While the doctors were working all this out, Harvard economist Alvin Roth, a specialist in designing moneyless markets like the one that matches medical residents to teaching hospitals, was pondering the problem. He proposed to a visiting protégé, Utku Ünver of Istanbul’s Koc University, that the two teach a course using kidneys as an example. Thinking about kidney donors and recipients, it turned out, was similar to thinking about the way colleges allocate dorm rooms, a problem Mr. Ünver and colleagues had studied.

The result was an article published in the Quarterly Journal of Economics last month by the two men and a colleague from Koc, Tayfun Sönmez, that describes how to structure a kidney exchange to identify potential swaps among a large pool of people with rules that make it very hard for anyone to cheat.

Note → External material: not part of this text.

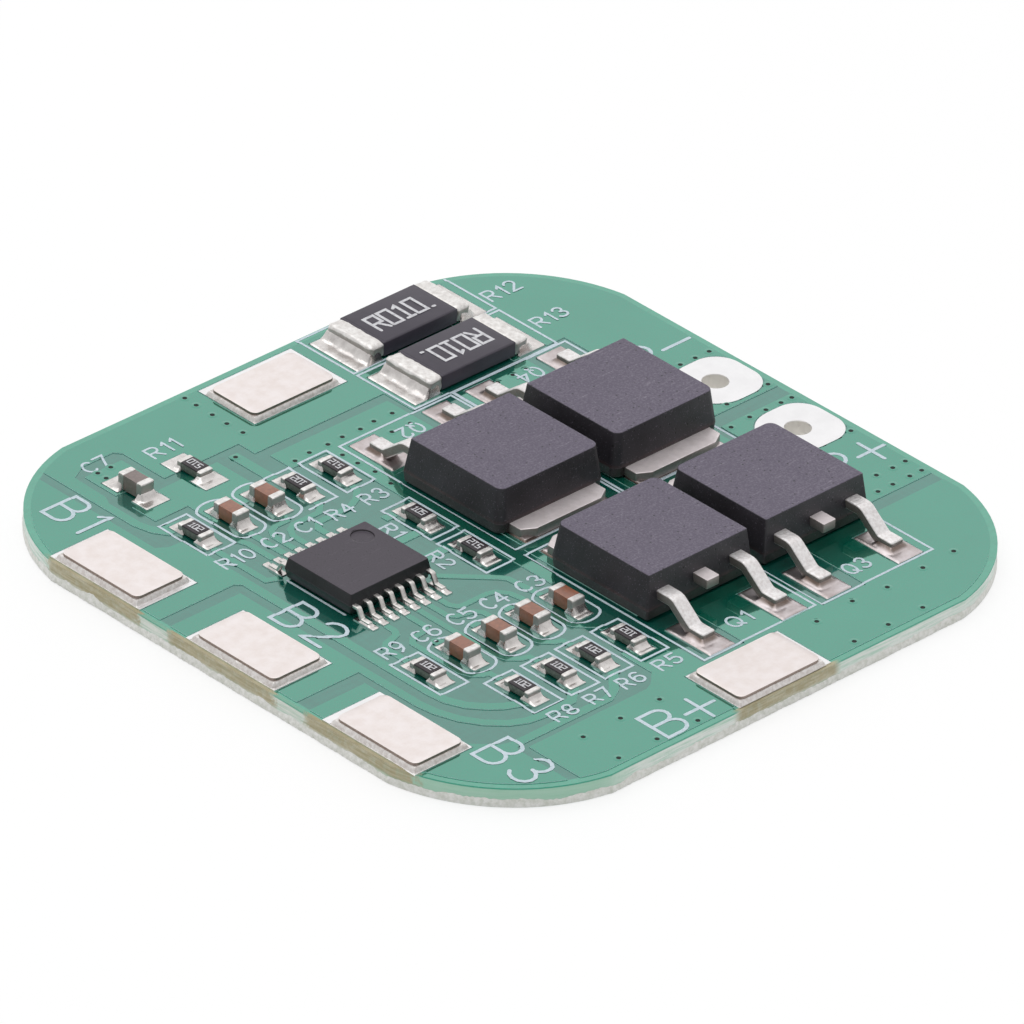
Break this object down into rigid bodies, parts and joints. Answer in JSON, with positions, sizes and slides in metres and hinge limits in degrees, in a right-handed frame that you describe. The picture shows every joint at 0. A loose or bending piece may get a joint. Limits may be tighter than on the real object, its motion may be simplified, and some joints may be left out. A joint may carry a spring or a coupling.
{
  "type": "battery charge controller",
  "caption": "Square green circuit board with cell-shaped corners, flat nickel battery pads, power transistors, sense resistors and plated wire holes.",
  "frame": {"origin": "centre of the board's outline, on its underside", "axes": "+Z out of the populated face; +X along the reading direction of the small upright part marks, towards the two wire holes; +Y towards the battery negative pad"},
  "size_m": [0.036, 0.036, 0.0033],
  "materials": {
    "solder_mask": "satin green solder mask over glass-fibre laminate",
    "tinned_copper": "bright tin over copper",
    "nickel": "rolled nickel, satin",
    "solder": "bright soft solder",
    "mould_compound": "matte, finely pitted",
    "controller_mould": "fine matte",
    "tinned_leadframe": "satin tin plate",
    "resistor_glaze": "glossy black overcoat on ceramic",
    "shunt_coating": "semi-matte black overcoat",
    "capacitor_ceramic": "brown fired ceramic",
    "end_cap": "tinned end metal"
  },
  "bodies": {
    "root": {"board": "solder_mask", "c1_body": "capacitor_ceramic", "c2_body": "capacitor_ceramic", "c3_body": "capacitor_ceramic", "c4_body": "capacitor_ceramic", "c5_body": "capacitor_ceramic", "c6_body": "capacitor_ceramic", "c7_body": "capacitor_ceramic", "chip_solder": "solder", "chip_terminals": "end_cap", "component_lands": "tinned_copper", "controller_body": "controller_mould", "controller_leads": "tinned_leadframe", "controller_solder": "solder", "q1_body": "mould_compound", "q1_drain": "tinned_leadframe", "q1_gate": "tinned_leadframe", "q1_source": "tinned_leadframe", "q2_body": "mould_compound", "q2_drain": "tinned_leadframe", "q2_gate": "tinned_leadframe", "q2_source": "tinned_leadframe", "q3_body": "mould_compound", "q3_drain": "tinned_leadframe", "q3_gate": "tinned_leadframe", "q3_source": "tinned_leadframe", "q4_body": "mould_compound", "q4_drain": "tinned_leadframe", "q4_gate": "tinned_leadframe", "q4_source": "tinned_leadframe", "r10_body": "resistor_glaze", "r11_body": "resistor_glaze", "r12_body": "shunt_coating", "r12_terminals": "end_cap", "r13_body": "shunt_coating", "r13_terminals": "end_cap", "r1_body": "resistor_glaze", "r2_body": "resistor_glaze", "r3_body": "resistor_glaze", "r4_body": "resistor_glaze", "r5_body": "resistor_glaze", "r6_body": "resistor_glaze", "r7_body": "resistor_glaze", "r8_body": "resistor_glaze", "r9_body": "resistor_glaze", "tab_b1": "nickel", "tab_b1_solder": "solder", "tab_b2": "nickel", "tab_b2_solder": "solder", "tab_b3": "nickel", "tab_b3_solder": "solder", "tab_b_minus": "nickel", "tab_b_minus_solder": "solder", "tab_b_plus": "nickel", "tab_b_plus_solder": "solder", "tab_lands": "tinned_copper", "transistor_solder": "solder", "wire_land_minus": "tinned_copper", "wire_land_plus": "tinned_copper"}
  },
  "joints": []
}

Cheating is an issue in transplants. In Chicago, for instance, cardiac doctors have been accused by local prosecutors of overstating the severity of patients’ illnesses to move them up on the priority list for hearts. And rules, such as those that depend on how long one has been waiting for an organ, don’t always anticipate human cleverness; rules had to be changed, for instance, when doctors began to put babies on waiting lists for heart transplants before they were born.

The economists’ premise is simple: Don’t expect anyone to do anything that isn’t in his or her self-interest. As long as a computer can identify the one kidney in the pool that best suits a patient, the system is foolproof, the economists say.

Massachusetts General’s Dr. DelMonico admits to some skepticism when the economists approached him last fall. But the collaboration has blossomed over the past few months. Dr. DelMonico handles the intricacies of forging a consensus among the 14 transplant centers in New England and finding money to support a computerized system to implement the economists’ design.

Harvard tissue-typing specialist Susan Saidman, meanwhile, is working to perfect a computer system to simplify the process of checking to be sure potential recipients don’t have antibodies that could cause them to reject an otherwise suitable donor’s kidney.

The most compelling moment so far came when Dr. Saidman gave the economists details on 45 pairs in which the would-be donor was unable to give a kidney to the intended recipient. Even though each of the 45 had a donor willing to spare a kidney, all were stuck waiting for the right person to die. With swaps involving two kidneys, the economists found, eight transplants were possible. If swaps involving three kidneys were possible, then 11 transplants were possible.